Judo trainer severely injures students for eating ice cream

Tokyo, Japan - The Japanese martial art judo is in the news again after a judo instructor was charged with violently punishing his students for eating ice cream. 

Japan's traditional martial art has been under scrutiny for severe training methods and even deaths.
Japan's traditional martial art has been under scrutiny for severe training methods and even deaths.  © hxdbzxy/123rf

Japanese media reported on Tuesday that a 50-year-old teacher at a middle school in the province of Hyogo was arrested for allegedly doing serious damage to two of his students. One of the children is reportedly severely injured.

They were punished for eating the ice cream from the gym's refrigerator. The instructor was so angry when he discovered the "crime" that he apparently threw the boys to the ground. One of them suffered severe injuries to his spine and the other got a slight neck injury.

The world of Japanese judo is famous for its military-like training methods. The sport has come under scrutiny over and over again due to accusations of violent corporal punishment. In fact, more than 100 deaths have been attributed to Judo schools in the past decades.

According to a recent report by Human Rights Watch, violent experiences among Japanese children in sports, including judo, are common.

Many said they were beaten, kicked, slapped, thrown to the ground, attacked with objects, and worse.

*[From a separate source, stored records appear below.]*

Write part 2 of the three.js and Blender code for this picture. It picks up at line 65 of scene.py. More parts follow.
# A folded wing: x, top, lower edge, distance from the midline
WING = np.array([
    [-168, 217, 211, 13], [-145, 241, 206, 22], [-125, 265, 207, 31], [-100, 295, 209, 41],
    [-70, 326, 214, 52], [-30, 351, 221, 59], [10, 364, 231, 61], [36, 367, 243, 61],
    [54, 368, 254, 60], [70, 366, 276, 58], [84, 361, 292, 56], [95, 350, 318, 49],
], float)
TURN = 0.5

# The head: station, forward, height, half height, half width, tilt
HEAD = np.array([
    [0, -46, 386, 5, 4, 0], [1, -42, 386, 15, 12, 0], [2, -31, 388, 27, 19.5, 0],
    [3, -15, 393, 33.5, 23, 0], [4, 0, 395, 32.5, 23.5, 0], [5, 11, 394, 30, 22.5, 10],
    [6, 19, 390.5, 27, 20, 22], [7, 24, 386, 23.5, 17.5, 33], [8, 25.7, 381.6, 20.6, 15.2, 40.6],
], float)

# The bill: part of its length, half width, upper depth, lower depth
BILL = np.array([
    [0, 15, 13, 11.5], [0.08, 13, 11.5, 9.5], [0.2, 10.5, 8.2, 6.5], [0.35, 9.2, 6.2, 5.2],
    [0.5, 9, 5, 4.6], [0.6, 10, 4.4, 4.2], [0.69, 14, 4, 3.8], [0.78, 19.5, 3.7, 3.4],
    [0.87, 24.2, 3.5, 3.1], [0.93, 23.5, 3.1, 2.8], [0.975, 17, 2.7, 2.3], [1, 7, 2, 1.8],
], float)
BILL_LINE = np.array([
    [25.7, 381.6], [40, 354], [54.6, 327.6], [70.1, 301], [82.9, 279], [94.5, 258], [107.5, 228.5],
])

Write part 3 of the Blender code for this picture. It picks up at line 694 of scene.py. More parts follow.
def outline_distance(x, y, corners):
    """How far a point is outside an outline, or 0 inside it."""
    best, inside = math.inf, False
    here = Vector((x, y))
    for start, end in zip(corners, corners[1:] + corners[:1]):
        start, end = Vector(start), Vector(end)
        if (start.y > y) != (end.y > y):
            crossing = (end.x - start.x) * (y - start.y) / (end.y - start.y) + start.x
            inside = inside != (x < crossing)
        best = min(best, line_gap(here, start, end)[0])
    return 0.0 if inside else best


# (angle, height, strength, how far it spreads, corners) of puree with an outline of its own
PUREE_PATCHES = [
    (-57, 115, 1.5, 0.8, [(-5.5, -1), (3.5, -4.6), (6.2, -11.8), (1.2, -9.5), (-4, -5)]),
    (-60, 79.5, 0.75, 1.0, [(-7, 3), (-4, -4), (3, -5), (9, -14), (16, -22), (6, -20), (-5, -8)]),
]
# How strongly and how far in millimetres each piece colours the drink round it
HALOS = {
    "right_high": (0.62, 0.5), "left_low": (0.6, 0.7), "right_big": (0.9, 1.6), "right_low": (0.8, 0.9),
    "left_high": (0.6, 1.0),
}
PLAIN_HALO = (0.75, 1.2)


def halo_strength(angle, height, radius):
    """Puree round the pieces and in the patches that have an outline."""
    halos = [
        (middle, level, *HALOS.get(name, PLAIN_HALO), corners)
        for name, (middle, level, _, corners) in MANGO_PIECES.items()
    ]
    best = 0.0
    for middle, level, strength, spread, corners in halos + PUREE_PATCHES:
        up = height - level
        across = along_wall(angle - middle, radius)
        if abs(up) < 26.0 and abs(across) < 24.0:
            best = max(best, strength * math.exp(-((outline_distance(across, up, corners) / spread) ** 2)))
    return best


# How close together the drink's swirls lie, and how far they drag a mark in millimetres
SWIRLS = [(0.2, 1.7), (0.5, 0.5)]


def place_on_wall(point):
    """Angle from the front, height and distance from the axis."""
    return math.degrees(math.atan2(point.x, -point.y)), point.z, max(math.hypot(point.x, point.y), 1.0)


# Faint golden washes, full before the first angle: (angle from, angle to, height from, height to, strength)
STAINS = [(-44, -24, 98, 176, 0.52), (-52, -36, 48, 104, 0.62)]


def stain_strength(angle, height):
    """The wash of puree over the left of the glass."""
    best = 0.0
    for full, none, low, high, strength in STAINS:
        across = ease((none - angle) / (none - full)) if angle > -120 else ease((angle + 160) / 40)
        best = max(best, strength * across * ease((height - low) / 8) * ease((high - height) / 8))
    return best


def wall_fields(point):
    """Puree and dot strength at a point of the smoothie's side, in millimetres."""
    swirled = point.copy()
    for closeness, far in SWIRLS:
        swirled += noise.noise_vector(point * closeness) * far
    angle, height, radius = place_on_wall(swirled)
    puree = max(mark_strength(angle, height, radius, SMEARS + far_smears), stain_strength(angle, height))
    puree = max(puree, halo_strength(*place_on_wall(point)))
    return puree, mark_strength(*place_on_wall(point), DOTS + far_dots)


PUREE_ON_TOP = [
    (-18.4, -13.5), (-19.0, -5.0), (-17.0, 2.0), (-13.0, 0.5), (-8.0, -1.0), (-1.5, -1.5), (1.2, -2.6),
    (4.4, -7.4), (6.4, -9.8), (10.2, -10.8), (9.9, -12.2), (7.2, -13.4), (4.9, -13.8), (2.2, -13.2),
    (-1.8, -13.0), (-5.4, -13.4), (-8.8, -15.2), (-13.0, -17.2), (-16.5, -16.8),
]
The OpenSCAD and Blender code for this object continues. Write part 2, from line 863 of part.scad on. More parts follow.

In Japan corporal punishment has only been prohibited since 2019

The pressure to win medals and competitions is extremely high in Japan, which is planning to host the Olympic Games next year. Both students and parents often keep quiet about the harsh methods of discipline. Many violent coaches are not punished for their actions. 

Following a corporal punishment scandal involving the national judo coach Ryuji Sonoda, Japan's National Olympic Committee announced an investigation into similar offenses at all athletic associations in 2013.

Corporal punishment only became illegal in Japan in 2019 and work clearly remains to be done in wiping it out.